Merkez Bankası Başkanı Gaye Erkan’ın babasının Banka’ya “torun bakmaya, aşçılara emir verip yemek yaptırmaya” gelerek kendine bir makam odası bulabilmesi, istediğini asansörde tokatlayıp, istediğini kat koridorunda işten atma hakkı, hukuku olmaz. Başkan’ın babası Merkez Bankası’nda istediği kadar babalansın, yeri göğü inletsin, herkesi korkutup, sindirip protokol görevlisi Büşra Bozkurt’u işinden atamaz. Çünkü protokol görevlisi maaşını taşeron şirketten alıyor. Ancak taşeron onu işten atar.

★★★

Acayip bir durum:

Taşeron susuyor.

Merkez Bankası 4 Başkan Yardımcısı var onlar da susuyor. Merkez Bankası’nın bağımsız olmaktan çıkartıp; emir kuluna çeviren Cumhurbaşkanı da susuyor.

Babalanma virüsü girdi!

Suskunluk peydahlandı.

Merkez Bankası’na “Babalanma Virüsü”nü kim soktu?
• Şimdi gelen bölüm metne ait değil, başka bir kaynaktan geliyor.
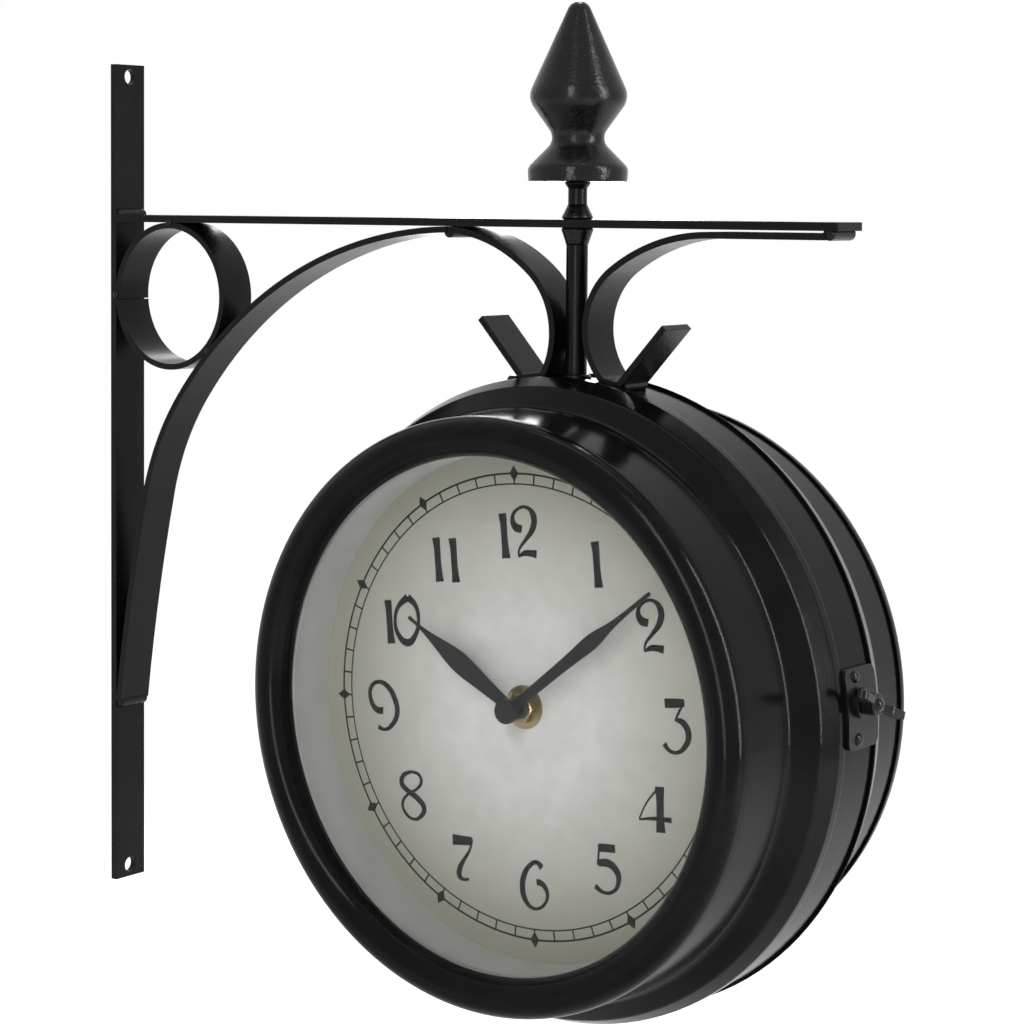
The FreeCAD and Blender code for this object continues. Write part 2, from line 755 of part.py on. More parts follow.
def motion_wheel():
    wheel = gear(motion_teeth, coarse_module, motion_back, motion_front, train_height, 270 + 180 / motion_teeth)
    pinion = gear(hour_pinion_teeth, fine_module, motion_front, hour_wheel_front + side_play, train_height, 270)
    pivot = disc(setter_pivot_radius, hour_wheel_front, dial_back - 0.7, 0, train_height)
    shaft = disc(setter_radius, knob_back + 1.0, motion_back, 0, train_height)
    return wheel.fuse([pinion, pivot, shaft]).removeSplitter()


def setting_knob():
    knob = disc(knob_radius, knob_back, knob_front, 0, train_height)
    notches = []
    for k in range(12):
        angle = math.pi / 6 * k
        notches.append(disc(0.6, knob_back - 1, knob_front + 1, knob_radius * math.cos(angle),
                            train_height + knob_radius * math.sin(angle)))
    bore = disc(setter_radius + press_clearance, knob_back + 1.0, knob_front + 1, 0, train_height)
    return knob.cut(notches).cut(bore)


# ---- hands ----
def hand_blade(shape, back, angle):
    """Leaf-shaped blade drawn through its half widths."""
    turn = math.radians(angle)

    def place(along, across):
        right = along * math.sin(turn) + across * math.cos(turn)
        up = along * math.cos(turn) - across * math.sin(turn)
        return V(rod_x + right, -back, case_z + up)

    edges = []
    for side in (1, -1):
        curve = Part.BSplineCurve()
        curve.interpolate([place(along, side * half) for along, half in shape])
        edges.append(curve.toShape())
    tip, root = shape[-1], shape[0]
    point = Part.Arc(place(tip[0], tip[1]), place(tip[0] + tip[1] * 0.7, 0), place(tip[0], -tip[1]))
    edges.append(point.toShape())
    edges.append(Part.LineSegment(place(root[0], root[1]), place(root[0], -root[1])).toShape())
    return Part.Face(Part.Wire(Part.__sortEdges__(edges))).extrude(V(0, -hand_sheet, 0))


def hand(shape, back, angle, collet_radius, collet_depth, bore):
    blade = hand_blade(shape, back, angle)
    collet = disc(collet_radius, back - collet_depth, back + hand_sheet)
    return blade.fuse(collet).removeSplitter().cut(disc(bore, back - 5, back + 5))


def minute_hand():
    return hand(minute_hand_shape, minute_hand_back, minute_hand_angle, minute_collet_radius, 0.8,
                arbor_radius + press_clearance)


def hour_hand():
    return hand(hour_hand_shape, hour_hand_back, hour_hand_angle, hour_collet_radius, 1.2,
                tube_radius + press_clearance)


def centre_cap():
    back = minute_hand_back + hand_sheet
    section = ((0, back, 0), (cap_radius, back, 0.3), (cap_radius, back + cap_length, 0.9),
               (0, back + cap_length, 0))
    cap = spin(rounded_face(section, on_case))
    return cap.cut(disc(arbor_radius + press_clearance, back - 1, back + 0.8))


# ---- clasp ----
def on_clasp(radius, left, right, across=0.0, up=0.0):
    """Cylinder along X placed from the case centre at the clasp's height."""
    start = V(rod_x + left, across, case_z + clasp_height + up)
    return Part.makeCylinder(radius, right - left, start, V(1, 0, 0))


keeper_radius = band_radius + seat_gap + keeper_thickness
boss_face = keeper_radius + 0.4
screw_tip = spigot_radius - tongue_drop + 0.6
rivet_across = -2.0


def clasp_keeper_plate():
    middle = (keeper_back + keeper_front) / 2
    half = (keeper_back - keeper_front) / 2
    corners = [(sign_y * half + middle, sign_z * keeper_half_height, 3.0)
               for sign_y, sign_z in ((-1, -1), (1, -1), (1, 1), (-1, 1))]

    def place(y, z):
        return V(rod_x + band_radius - keeper_block / 2, y, case_z + clasp_height - keeper_drop + z)

    block = rounded_face(corners, place).extrude(V(keeper_block, 0, 0))
    curved = ring(keeper_radius, band_radius + seat_gap, -20, 20).common(block)
    boss = on_clasp(boss_radius, band_radius - 4, boss_face).cut(band_space(band_radius + seat_gap))
    hole = on_clasp(screw_radius + running_clearance, band_radius - 10, boss_face + 10)
    return curved.fuse(boss).removeSplitter().cut(hole).cut(rivets(running_clearance))


def rivets(clearance):
    """The two rivets through keeper plate and band; clearance swells them for their holes."""
    solids = []
    for offset in (-rivet_offset, rivet_offset):
        angle = math.degrees(math.asin((clasp_height - keeper_drop + offset) / band_radius))
        shank = Part.makeCylinder(rivet_radius + clearance, keeper_thickness + sheet + 1.4,
                                  V(rod_x + band_radius - sheet - 0.7, rivet_across, case_z), V(1, 0, 0))
        if clearance == 0:
            head = Part.makeSphere(rivet_head_radius, V(rod_x + keeper_radius - 1.2, rivet_across, case_z))
            head = head.cut(Part.makeBox(20, 20, 20, V(rod_x + keeper_radius + 0.06 - 20, -10, case_z - 10)))
            tail_start = V(rod_x + band_radius - sheet - 0.76, rivet_across, case_z)
            tail = Part.makeCylinder(2.2, 0.7, tail_start, V(1, 0, 0))
            shank = shank.fuse([head, tail]).removeSplitter()
        shank.rotate(V(rod_x, 0, case_z), V(0, 1, 0), -angle)
        solids.append(shank)
    return Part.makeCompound(solids)


def clasp_rivets():
    return rivets(0.0)


def clasp_washer():
    return on_clasp(washer_radius, boss_face, boss_face + washer_thickness).cut(
        on_clasp(screw_radius + running_clearance, boss_face - 1, boss_face + 5))


def wing_screw():
    base = boss_face + washer_thickness
    shank = on_clasp(screw_radius, screw_tip, base + 1)
    hub = on_clasp(hub_radius, base, base + hub_length)
    rims = [edge for edge in hub.Edges if edge.Curve.TypeId == "Part::GeomCircle"]
    hub = hub.makeFillet(0.5, rims)
    dome = Part.makeSphere(hub_radius - 1.2, V(rod_x + base + hub_length - 1.0, 0, case_z + clasp_height))
    ears = []
    for side in (1, -1):
        corners = ((base + 1.2, 0, 0), (base + 1.4, side * (hub_radius + 1.5), 2.0),
                   (base + 0.4 * ear_flare, side * ear_reach, 2.4), (base + ear_flare, side * ear_reach, 2.4),
                   (base + 0.9 * ear_flare, side * (ear_reach - 8.6), 2.6),
                   (base + 4.8, side * (hub_radius + 0.4), 1.4), (base + 4.0, 0, 0))

        def place(x, across):
            return V(rod_x + x, -ear_thickness / 2, case_z + clasp_height + across)

        ears.append(rounded_face(corners, place).extrude(V(0, ear_thickness, 0)))
    wings = ears[0].fuse(ears[1])
    wings.rotate(V(rod_x, 0, case_z + clasp_height), V(1, 0, 0), ear_tilt)
    return shank.fuse([hub, dome, wings]).removeSplitter()


# ---- hinge ----
hinge_x = rod_x - hinge_offset
hinge_y = cone_start


def upright_pin(radius, low, high):
    """Cylinder on the hinge axis; heights from the case centre."""
    return Part.makeCylinder(radius, high - low, V(hinge_x, hinge_y, case_z + low))


def hinge_leaf_band():
    high = hinge_half_height
    face_x = hinge_x + knuckle_radius - leaf_thickness
    leaf = Part.makeBox(6, 15, 2 * high, V(face_x, hinge_y - knuckle_radius - 15, case_z - high))
    leaf = leaf.cut(band_space(band_radius + seat_gap))
    pieces = []
    for low, top in ((-high, -middle_knuckle - side_play), (middle_knuckle + side_play, high)):
        web_corner = V(face_x, hinge_y - knuckle_radius, case_z + low)
        web = Part.makeBox(leaf_thickness, knuckle_radius, top - low, web_corner)
        pieces += [web, upright_pin(knuckle_radius, low, top)]
    leaf = leaf.fuse(pieces).removeSplitter()
    return leaf.cut(upright_pin(pin_radius + press_clearance, -high - 1, high + 1))


def hinge_leaf_door():
    near = hinge_y + knuckle_radius + 0.35
    face_x = hinge_x + knuckle_radius - leaf_thickness
    leaf_corner = V(face_x - 0.6, near, case_z - hinge_half_height)
    leaf = Part.makeBox(9, door_leaf_width, 2 * hinge_half_height, leaf_corner)
    web = Part.makeBox(leaf_thickness, near - hinge_y + 0.5, 2 * middle_knuckle,
                       V(face_x, hinge_y, case_z - middle_knuckle))
    knuckle = upright_pin(knuckle_radius, -middle_knuckle, middle_knuckle)
    body = leaf.cut(cone_space()).fuse([web, knuckle]).removeSplitter()
    return body.cut(upright_pin(pin_radius + running_clearance, -middle_knuckle - 1, middle_knuckle + 1))


def cone_space():
    """Everything inside the door's cone, grown by the seat gap."""
    start, moves = shell_moves(0)
    point = start
    heading = 90
    outer = sheet / 2 + seat_gap
    outline = [(0, cone_start - 5), (rim_radius + seat_gap, cone_start - 5)]
    for move in moves[:2]:
        outline.append(side_point(point, heading, -outer))
        point, heading = step_along(point, heading, move)
    edge = side_point(point, heading, -outer)
    outline += [edge, (edge[0] - 3.0, edge[1] + 3.0), (0, edge[1] + 3.0)]
    corners = [(a, b, 0) for a, b in outline]
    return to_rear(spin(rounded_face(corners, on_case)))


def hinge_pin():
    high = hinge_half_height
    pin = upright_pin(pin_radius, -high, high)
    caps = [upright_pin(pin_radius + 0.9, high, high + 1.0), upright_pin(pin_radius + 0.9, -high - 1.0, -high)]
    return pin.fuse(caps).removeSplitter()


# ---- assembly ----
bracket = {
    "wall_bar": wall_bar(),
    "arm_bar": arm_bar(),
    "corner_ring": corner_ring(),
    "brace_strip": brace_strip(),
    "scroll_wall_side": scroll_wall_side(),
    "scroll_tip_side": scroll_tip_side(),
    "hanger_rod": hanger_rod(),
    "case_band": case_band(),
}
parts = dict(bracket)
parts["weld_beads"] = weld_beads(list(bracket.values()))
for make in (finial, finial_collar, front_shell, rear_shell, clasp_keeper_plate, clasp_rivets, clasp_washer,
             wing_screw, hinge_leaf_band, hinge_leaf_door, hinge_pin):
    parts[make.__name__] = make()
for make in (bezel, glass, glass_seal, reveal_ring, dial, movement_case, movement_cover, battery,
             battery_contacts,
             coil_board, nut_washer, hex_nut, minute_arbor, minute_hand, centre_cap, hour_wheel, hour_hand,
             motion_wheel, setting_knob):
    shape = make()
    parts["front_" + make.__name__] = shape
    parts["rear_" + make.__name__] = to_rear(shape)

for name, shape in sorted(parts.items()):
    shape.exportStep("parts/" + name + ".step")
    box = shape.BoundBox
    print("%-22s %d solids %9.1f mm3  x %.1f..%.1f  y %.1f..%.1f  z %.1f..%.1f" % (
        name, len(shape.Solids), shape.Volume, box.XMin, box.XMax, box.YMin, box.YMax, box.ZMin, box.ZMax))
print(len(parts), "pieces")
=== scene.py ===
# %% [markdown]
# A station clock with a dial on each side hangs from an iron bracket.
# The solids of the clock are already built and packed as a fixed frame, in metres.
# This lesson loads them, gives each one a finish, prints the dials, and then sets the camera and the light.

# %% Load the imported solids
import json
import math
import bmesh
import bpy
from mathutils import Matrix, Vector


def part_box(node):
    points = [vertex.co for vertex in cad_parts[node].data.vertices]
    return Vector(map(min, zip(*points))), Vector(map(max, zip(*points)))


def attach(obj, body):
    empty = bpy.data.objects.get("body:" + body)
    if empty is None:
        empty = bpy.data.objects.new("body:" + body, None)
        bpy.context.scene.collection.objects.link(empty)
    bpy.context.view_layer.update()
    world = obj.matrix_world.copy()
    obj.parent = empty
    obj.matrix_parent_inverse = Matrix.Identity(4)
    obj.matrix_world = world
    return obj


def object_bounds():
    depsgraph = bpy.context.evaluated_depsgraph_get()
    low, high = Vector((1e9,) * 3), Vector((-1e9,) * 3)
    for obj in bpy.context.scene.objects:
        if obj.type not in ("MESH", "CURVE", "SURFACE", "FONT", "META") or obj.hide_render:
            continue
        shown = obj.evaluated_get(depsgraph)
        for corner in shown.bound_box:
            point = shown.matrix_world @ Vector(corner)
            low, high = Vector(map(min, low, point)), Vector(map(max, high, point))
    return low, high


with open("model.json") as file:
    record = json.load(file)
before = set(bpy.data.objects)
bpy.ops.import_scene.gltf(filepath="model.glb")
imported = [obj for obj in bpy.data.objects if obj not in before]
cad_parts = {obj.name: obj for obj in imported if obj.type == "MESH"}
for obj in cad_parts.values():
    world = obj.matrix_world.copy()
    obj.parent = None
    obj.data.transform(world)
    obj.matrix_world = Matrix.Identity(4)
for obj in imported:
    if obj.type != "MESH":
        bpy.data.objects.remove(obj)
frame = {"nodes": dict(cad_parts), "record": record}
cad_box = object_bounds()
nodes = frame["nodes"]

# %% [markdown]
# Everything printed on a dial turns round the same line, the axis of the hands. It is taken from the
# front dial's own box, so the print follows the solid and isn't placed by a typed number.

# %% Places that the pieces share
MM = 0.001
dial_low, dial_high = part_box("front_dial")
clock_axis = (dial_low + dial_high) / 2
clock_axis.y = 0.0
dial_face = -dial_low.y
print("clock axis:", [round(v, 4) for v in clock_axis], "dial face:", round(dial_face, 5))

# %% [markdown]
# A finish is never one flat colour, because paint, metal and plastic all vary a little from place to
# place. Each material below starts from the same three steps: a noise over the object's own coordinates,
# a range that picks the useful part of that noise, and a socket on the shader that takes it. Object
# coordinates suit this clock, since every solid keeps its place in its mesh and nothing is stretched.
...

Merkez Bankası 1930 yılında kanunla kuruldu. Dünyanın iyi örnekleri incelendi. Uzmanlar davet edildi. Kanun çıkarıldı. Kurulurken “iktidardan bağımsız olması, kararlarını her türlü politik baskı, yönlendirme, telkin altında kalmadan alabilmesi” ilkesi temel alındı. 94 yılda şimdiki başkan Hafize Gaye Erkan dahil 26 Başkan görev yaptı. 26 başkan içinde sadece biri “dalgalı kura geçilirken kendi parasını TL yerine dolara yatırmak gibi yakışıksız örneği” Türkiye’ye yaşattı ama Merkez Bankası bağımsızlığını 2016 yılına kadar şöyle ya da böyle korudu. 2016 yılından sonra Merkez Bankası’nın bağımsızlığı elinden alınarak Cumhurbaşkanı’nın iki dudağı arasına verildi ve “Babalanma Virüsü” işte bu adımla bünyeye girdi; “128 milyar dolar döviz rezervinin eritilmesi de bu babalanmanın sonucu olarak” geldi. Son Başkan Hafize Gaye Erkan’ın babasının asansörde çalışan tokatlaması, taşeron şirket kadrosundaki “protokol görevlisini” işten atabilmesi, “Merkez Bankası’na sokulan Babalanma Virüsünün” yan ürünüdür.